To była tragiczna noc w Istebnej. Na Andziołówce spłonął drewniany budynek. W środku znajdowała się jedna osoba…
Zgłoszenie o zdarzeniu wpłynęło do Centrum Powiadamiania Ratunkowego Państwowej Straży Pożarnej w Ustroniu o 1.37. Kiedy pierwsze strażackie zastępy przybyły na miejsce, pożar drewnianego budynku mieszkalnego był już rozwinięty. Ogień buszował w obiekcie o wymiarach 10/4/3 m, przylegającym do większego budynku murowanego. Z informacji, jakie ratownicy uzyskali od osób postronnych, wynikało, że w środku płonącego domu prawdopodobnie znajduje się jedna osoba. Strażacy natychmiast zaczęli walkę z zagrożeniem.

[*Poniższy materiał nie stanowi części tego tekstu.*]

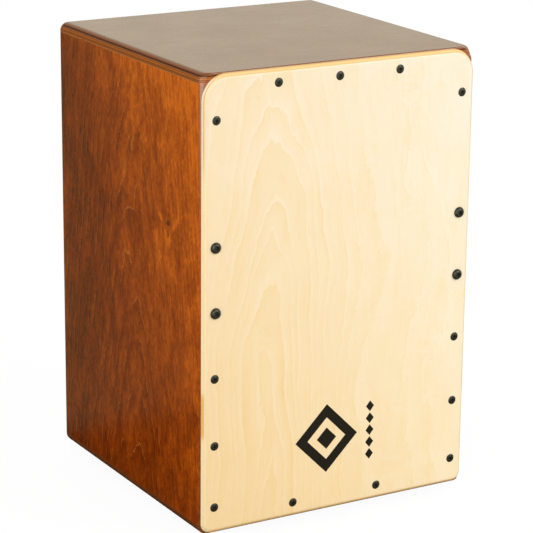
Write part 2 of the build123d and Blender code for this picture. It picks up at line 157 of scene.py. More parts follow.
class Graph(Nodes):
    """One procedural material; x, y, z are the place in mm, nx, ny, nz the normal."""

    def __init__(self, name):
        self.material = bpy.data.materials.new(name)
        self.material.use_nodes = True
        super().__init__(self.material.node_tree)
        out = self.tree.nodes.new("ShaderNodeOutputMaterial")
        self.bsdf = self.tree.nodes.new("ShaderNodeBsdfPrincipled")
        self.tree.links.new(self.bsdf.outputs[0], out.inputs[0])
        place, normal = self.source("ShaderNodeTexCoord", "Object", "Normal")
        self.x, self.y, self.z = self.split(self.tint(place, 1000.0))
        self.nx, self.ny, self.nz = self.split(normal)

    def join(self, x, y, z):
        return self.output("ShaderNodeCombineXYZ", x, y, z)

    def texture_place(self, place, size, seed):
        shifts = (7.31, 3.17, 5.93)  # how far one unit of seed moves each axis
        return self.join(*[
            self.math("ADD", self.math("MULTIPLY", axis, 1.0 / length), seed * shift)
            for axis, length, shift in zip(place, size, shifts)])

    def noise(self, place, size, detail=3.0, rough=0.5, distort=0.0, seed=0.0):
        """Noise whose features have the given size in mm along the three coordinates."""
        node = self.tree.nodes.new("ShaderNodeTexNoise")
        node.noise_dimensions = "3D"
        self.put(node.inputs["Vector"], self.texture_place(place, size, seed))
        node.inputs["Scale"].default_value = 1.0
        node.inputs["Detail"].default_value = detail
        node.inputs["Roughness"].default_value = rough
        node.inputs["Distortion"].default_value = distort
        return Value(self, node.outputs[0])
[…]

– Zabezpieczyli teren, odłączyli media i weszli do wnętrza drewnianego budynku w aparatach ochrony dróg oddechowych. Z uwagi na silne zadymienie i możliwość zawalenia się konstrukcji, musieli się jednak wycofać. Jeden prąd wody został podany w obronie murowanego budynku, z którego ewakuowano cztery osoby. Po dojeździe dodatkowych zastępów rozpoczęto gaszenie drewnianego domu. Wykonano otwory w jego dachu i dzięki dalszym działaniom sytuacja uległa poprawie. Strażacy weszli ponownie do środka i zlokalizowali przy wejściu do pomieszczenia na parterze jedną osobę. Została przekazana zespołowi ratownictwa medycznego, który stwierdził zgon – wyjaśnia Marek Szalbot z Komendy Powiatowej Państwowej Straży Pożarnej w Cieszynie.
Dalsze działania polegały na dogaszaniu pożaru, wietrzeniu pomieszczeń i sprawdzeniu obiektów kamerą termowizyjną pod kątem obecności zarzewi ognia. Budynek murowany został ponadto sprawdzony detektorem wielogazowym.
W akcji na Andziołówce w Istebnej brało udział 10 zastępów straży pożarnej, łącznie 47 strażaków. Ostatni wóz wrócił do bazy o 7.37. Nieoficjalnie wiadomo, że śmierć w pożarze poniosła kobieta w wieku około 63 lat.